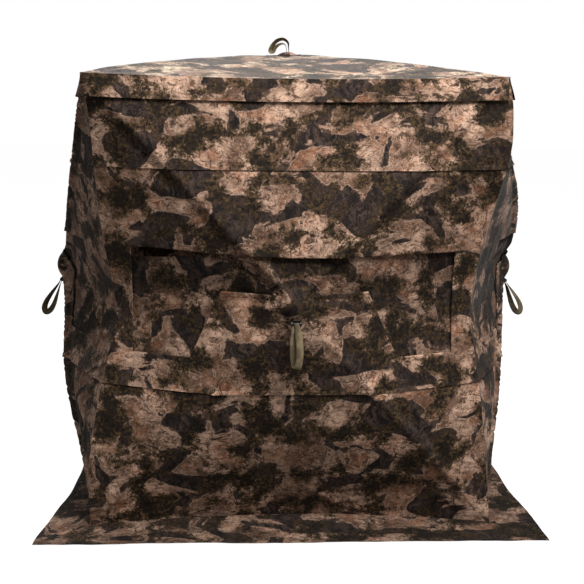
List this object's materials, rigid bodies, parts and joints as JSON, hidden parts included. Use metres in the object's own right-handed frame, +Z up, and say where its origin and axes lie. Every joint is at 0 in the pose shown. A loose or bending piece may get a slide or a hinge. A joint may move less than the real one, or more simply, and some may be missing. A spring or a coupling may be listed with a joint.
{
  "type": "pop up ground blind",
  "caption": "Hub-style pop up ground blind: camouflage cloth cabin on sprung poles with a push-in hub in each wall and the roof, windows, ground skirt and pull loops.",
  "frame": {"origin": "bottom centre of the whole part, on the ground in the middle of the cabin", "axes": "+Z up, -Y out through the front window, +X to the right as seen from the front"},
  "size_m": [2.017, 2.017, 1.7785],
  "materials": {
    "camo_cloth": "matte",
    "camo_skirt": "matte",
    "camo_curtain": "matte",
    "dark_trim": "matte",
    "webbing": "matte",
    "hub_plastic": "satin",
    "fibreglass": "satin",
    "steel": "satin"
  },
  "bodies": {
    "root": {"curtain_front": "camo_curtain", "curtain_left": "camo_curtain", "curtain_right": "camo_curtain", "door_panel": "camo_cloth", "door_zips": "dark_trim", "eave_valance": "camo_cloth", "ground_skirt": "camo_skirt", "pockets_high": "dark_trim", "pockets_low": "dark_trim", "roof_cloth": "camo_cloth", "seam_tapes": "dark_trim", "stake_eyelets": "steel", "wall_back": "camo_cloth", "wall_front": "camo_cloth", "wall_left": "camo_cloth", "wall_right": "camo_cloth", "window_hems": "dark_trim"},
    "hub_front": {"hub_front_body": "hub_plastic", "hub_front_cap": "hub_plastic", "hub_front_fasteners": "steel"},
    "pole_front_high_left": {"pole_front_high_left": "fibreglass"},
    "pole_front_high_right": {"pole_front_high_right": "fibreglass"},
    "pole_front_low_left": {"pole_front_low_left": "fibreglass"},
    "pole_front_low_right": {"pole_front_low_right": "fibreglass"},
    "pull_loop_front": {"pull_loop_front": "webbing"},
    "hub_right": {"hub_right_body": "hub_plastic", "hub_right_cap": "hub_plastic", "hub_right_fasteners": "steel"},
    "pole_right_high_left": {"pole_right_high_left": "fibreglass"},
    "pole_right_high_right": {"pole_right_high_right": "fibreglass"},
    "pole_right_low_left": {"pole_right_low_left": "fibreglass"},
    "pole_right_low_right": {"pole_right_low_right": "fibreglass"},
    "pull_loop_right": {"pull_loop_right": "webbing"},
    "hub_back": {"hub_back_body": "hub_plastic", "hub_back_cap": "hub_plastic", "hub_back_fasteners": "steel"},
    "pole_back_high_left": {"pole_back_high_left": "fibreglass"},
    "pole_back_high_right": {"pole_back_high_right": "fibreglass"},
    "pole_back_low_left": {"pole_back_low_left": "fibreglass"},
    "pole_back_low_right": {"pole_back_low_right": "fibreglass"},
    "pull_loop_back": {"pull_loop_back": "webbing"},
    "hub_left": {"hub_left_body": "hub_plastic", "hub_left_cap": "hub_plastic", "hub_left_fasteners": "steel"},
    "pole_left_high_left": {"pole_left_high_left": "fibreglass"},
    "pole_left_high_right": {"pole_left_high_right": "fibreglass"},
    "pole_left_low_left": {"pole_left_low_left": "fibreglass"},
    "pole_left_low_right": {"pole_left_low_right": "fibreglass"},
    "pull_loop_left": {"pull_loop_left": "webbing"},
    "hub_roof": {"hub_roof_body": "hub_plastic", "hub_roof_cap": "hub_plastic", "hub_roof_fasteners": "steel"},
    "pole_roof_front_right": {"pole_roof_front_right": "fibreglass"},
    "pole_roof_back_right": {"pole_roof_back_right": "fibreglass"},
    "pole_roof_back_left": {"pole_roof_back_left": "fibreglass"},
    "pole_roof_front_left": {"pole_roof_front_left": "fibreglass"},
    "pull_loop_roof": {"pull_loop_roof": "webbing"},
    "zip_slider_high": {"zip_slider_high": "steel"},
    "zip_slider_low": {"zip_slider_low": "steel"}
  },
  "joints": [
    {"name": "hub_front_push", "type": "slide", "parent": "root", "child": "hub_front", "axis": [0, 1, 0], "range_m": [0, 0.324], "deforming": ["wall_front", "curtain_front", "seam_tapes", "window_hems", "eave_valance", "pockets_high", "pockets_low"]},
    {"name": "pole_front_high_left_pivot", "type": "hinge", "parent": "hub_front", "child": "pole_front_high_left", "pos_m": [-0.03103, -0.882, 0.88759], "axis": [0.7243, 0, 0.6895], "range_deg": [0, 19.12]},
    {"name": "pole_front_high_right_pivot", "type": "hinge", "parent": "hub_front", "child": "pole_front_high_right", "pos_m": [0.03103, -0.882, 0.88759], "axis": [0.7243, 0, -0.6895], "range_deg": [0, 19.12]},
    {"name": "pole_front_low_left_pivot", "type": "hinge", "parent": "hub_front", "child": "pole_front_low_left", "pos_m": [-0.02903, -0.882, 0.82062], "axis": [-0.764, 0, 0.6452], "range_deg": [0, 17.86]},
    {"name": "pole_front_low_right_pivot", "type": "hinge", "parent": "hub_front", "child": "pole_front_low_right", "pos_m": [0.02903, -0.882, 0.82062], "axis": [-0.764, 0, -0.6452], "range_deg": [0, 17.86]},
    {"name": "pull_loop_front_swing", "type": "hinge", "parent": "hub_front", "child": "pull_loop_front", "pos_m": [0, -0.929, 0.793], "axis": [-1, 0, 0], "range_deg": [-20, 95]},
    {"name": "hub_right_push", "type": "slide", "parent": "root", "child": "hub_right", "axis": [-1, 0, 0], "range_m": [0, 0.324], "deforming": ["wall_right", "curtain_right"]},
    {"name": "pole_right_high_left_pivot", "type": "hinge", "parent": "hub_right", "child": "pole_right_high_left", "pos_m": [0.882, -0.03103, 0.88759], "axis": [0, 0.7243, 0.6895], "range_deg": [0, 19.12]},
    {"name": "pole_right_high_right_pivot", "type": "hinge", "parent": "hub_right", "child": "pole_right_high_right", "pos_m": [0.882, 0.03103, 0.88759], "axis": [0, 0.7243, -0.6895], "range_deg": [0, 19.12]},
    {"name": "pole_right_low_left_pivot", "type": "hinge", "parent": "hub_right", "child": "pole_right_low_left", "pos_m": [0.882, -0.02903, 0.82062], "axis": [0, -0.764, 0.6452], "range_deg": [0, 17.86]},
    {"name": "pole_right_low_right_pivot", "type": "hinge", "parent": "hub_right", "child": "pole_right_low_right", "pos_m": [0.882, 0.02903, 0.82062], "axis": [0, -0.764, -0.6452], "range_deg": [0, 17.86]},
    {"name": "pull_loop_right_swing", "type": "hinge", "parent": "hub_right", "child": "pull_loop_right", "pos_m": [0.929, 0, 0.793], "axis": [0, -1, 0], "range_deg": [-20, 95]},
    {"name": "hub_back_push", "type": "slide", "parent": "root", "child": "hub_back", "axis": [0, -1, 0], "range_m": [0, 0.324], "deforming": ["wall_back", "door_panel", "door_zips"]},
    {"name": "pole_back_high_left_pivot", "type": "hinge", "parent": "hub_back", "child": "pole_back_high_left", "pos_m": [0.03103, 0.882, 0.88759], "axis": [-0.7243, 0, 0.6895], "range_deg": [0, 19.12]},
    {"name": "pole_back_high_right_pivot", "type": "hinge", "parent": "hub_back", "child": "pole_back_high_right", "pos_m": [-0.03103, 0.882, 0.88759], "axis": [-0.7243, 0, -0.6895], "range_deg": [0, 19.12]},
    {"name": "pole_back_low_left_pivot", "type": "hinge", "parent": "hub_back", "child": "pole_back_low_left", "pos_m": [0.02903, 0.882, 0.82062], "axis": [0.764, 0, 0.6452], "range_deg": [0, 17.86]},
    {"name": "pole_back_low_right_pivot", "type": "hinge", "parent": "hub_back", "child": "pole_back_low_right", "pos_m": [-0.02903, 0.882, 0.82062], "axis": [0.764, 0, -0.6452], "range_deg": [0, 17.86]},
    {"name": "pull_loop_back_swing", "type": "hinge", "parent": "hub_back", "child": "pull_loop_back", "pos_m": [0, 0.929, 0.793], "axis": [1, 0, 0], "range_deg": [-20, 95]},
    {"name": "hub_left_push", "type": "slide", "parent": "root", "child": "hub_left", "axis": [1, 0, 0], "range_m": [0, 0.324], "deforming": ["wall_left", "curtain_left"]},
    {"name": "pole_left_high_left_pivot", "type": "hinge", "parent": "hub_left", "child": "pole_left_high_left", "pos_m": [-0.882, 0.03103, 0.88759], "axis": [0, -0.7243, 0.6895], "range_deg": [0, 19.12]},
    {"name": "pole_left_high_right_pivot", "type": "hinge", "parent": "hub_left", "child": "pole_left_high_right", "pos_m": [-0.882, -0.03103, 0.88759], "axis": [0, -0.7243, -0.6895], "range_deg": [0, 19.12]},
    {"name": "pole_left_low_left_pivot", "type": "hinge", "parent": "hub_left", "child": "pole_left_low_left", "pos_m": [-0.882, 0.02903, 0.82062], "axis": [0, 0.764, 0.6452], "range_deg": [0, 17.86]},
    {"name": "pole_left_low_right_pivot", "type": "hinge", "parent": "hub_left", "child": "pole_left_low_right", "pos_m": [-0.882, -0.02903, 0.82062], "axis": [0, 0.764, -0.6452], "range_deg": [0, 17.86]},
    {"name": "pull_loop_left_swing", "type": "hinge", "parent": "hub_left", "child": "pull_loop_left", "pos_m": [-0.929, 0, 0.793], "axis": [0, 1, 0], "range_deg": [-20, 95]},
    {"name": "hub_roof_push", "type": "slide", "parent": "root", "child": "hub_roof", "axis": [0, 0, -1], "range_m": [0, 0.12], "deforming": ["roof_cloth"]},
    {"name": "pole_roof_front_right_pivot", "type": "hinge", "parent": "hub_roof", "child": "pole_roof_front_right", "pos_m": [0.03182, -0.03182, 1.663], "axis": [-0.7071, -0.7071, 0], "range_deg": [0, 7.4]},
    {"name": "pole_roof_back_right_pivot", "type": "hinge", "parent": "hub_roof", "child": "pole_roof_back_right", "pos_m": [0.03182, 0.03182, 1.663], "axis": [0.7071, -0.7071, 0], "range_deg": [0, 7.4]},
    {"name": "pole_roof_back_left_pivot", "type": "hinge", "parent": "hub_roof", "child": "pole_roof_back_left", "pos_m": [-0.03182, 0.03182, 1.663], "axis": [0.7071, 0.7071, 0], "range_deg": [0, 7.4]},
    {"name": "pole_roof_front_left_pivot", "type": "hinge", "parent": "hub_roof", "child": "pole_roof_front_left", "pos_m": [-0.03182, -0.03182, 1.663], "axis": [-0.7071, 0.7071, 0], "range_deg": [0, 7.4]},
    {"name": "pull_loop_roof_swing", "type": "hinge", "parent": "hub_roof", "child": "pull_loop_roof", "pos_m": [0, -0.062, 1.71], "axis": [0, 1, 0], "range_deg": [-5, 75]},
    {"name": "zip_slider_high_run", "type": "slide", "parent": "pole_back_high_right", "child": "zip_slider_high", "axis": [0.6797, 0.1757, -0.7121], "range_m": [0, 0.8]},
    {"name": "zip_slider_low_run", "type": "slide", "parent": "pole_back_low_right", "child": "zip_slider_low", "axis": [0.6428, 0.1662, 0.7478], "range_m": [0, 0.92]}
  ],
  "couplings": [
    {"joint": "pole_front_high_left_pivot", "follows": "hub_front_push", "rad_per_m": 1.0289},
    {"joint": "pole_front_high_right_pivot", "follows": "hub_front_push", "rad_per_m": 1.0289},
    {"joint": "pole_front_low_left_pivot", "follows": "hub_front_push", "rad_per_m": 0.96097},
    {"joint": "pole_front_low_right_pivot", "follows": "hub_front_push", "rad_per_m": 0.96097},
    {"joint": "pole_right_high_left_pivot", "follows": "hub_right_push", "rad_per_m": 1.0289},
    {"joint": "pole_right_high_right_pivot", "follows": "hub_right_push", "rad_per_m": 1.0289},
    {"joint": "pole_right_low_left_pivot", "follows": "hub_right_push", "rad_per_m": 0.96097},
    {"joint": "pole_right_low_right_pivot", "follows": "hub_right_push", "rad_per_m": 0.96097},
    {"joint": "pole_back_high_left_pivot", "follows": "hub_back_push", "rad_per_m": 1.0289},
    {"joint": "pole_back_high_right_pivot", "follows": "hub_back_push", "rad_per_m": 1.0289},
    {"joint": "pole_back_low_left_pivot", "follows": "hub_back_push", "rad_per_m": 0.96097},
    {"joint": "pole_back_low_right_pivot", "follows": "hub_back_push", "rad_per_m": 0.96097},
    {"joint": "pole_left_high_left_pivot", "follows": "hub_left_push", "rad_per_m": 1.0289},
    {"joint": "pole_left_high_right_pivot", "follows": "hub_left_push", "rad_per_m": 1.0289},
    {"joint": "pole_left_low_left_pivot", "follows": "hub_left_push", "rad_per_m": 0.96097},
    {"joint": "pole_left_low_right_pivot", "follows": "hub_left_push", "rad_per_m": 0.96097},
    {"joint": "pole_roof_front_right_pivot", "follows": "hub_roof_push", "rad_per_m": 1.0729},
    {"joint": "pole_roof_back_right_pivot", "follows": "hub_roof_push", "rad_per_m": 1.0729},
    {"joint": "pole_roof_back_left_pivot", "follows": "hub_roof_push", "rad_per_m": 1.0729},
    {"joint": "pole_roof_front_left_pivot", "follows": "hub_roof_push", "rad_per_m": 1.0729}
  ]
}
+++
- **Given problem**: Establish how many lines of the material above hold the word "joints". Nothing but the count should be returned.

- **Response**: 2